Não por acaso, a bancada parlamentar está em pânico com seu poder partidário. Entre outras medidas, eles organizaram um plebiscito interno no qual cerca de 80% dos parlamentares votaram que não confiam na atual direção. Desde então, os deputados têm tentado derrubar Corbyn por manobras políticas e jurídicas. Todas, até agora, mal sucedidas. A última delas é a realização de uma nova eleição interna no partido, com regras mais restritivas para votação via internet, que se encerrará dia 21 de Setembro.

Corbyn e os trotskistas
Na tentativa de empurrar o partido trabalhista à direita, a burocracia partidária do Labour abriu o processo de seleção interna da direção para todos cidadãos britânicos interessados pela internet, desde que pagassem 3 libras (cerca de 15 reais). Quando viram que havia uma maré de jovens se filiando online para votar no candidato de extrema esquerda, a burocracia entrou em pânico.

Desde então, Tom Watson, um dos parlamentares que ocupa um cargo institucional de coliderança da bancada parlamentar, tem afirmado que seu partido é objeto de uma campanha de entrismo trotskista. Na primeira quinzena d agosto, ele distribuiu um dossiê para a imprensa com acusações contra grupos como o SWP britânico, o Socialist Party e o Workers Power, afirmado que estes partidos estariam, entre outras coisas, organizando “cursos de infiltração para entrar no Labour”, “se juntando à campanha de Corbyn como voluntários” e “se organizando nos núcleos do Momentum para influenciar o trabalhismo”.
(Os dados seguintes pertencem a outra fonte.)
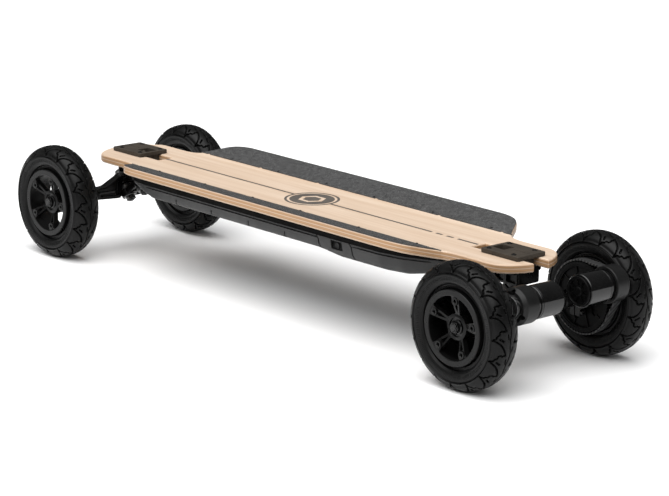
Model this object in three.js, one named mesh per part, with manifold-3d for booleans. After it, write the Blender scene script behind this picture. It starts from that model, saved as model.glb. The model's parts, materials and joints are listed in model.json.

Momentum, o grupo surgido em 2015 que organiza o setor Corbynista do partido, tem sido alvo de duros ataques. A raiva à organização tem fundamento político. Mês passado, o grupo conseguiu reunir, apenas em Liverpool, mais de 10.000 pessoas nas ruas para uma atividade de campanha para as novas eleições internas.

A campanha contra o Momentum e os trotskistas, que tem ganhado ares sinistros por conta do apoio da grande imprensa, tem dado errado. Mesmo com regras eleitorais mais restritivas, Corbyn, segundo os resultados das novas primárias do partido, está bem à frente de seu concorrente, Owen Smith.

Momento decisivo 

Inicialmente, a burocracia do aparato trabalhista queria que Corbyn fosse substituído da direção partidária pela parlamentar Angela Eagle, da ala direita do partido. Mas ela foi tão mal na campanha que a direita mudou de estratégia. Frente à avalanche de apoio à esquerda, estão agora propondo Owen Smith, um jovem parlamentar, ex-lobista da indústria farmacêutica, para dirigir o partido.

Smith, por ter se oposto à guerra no Iraque, se apresenta muito mais à esquerda no processo. Porém,  o jovem parlamentar participou da tentativa da bancada parlamentar para derrubar Corbyn. No tema central do desarmamento nuclear, o auto-intitulado “socialista”,  segue a linha histórica social-imperialista de seu partido, que é de apoio à corrida armamentista. Dia 21 de setembro se saberá se Smith, ou Corbyn, irá dirigir o partido.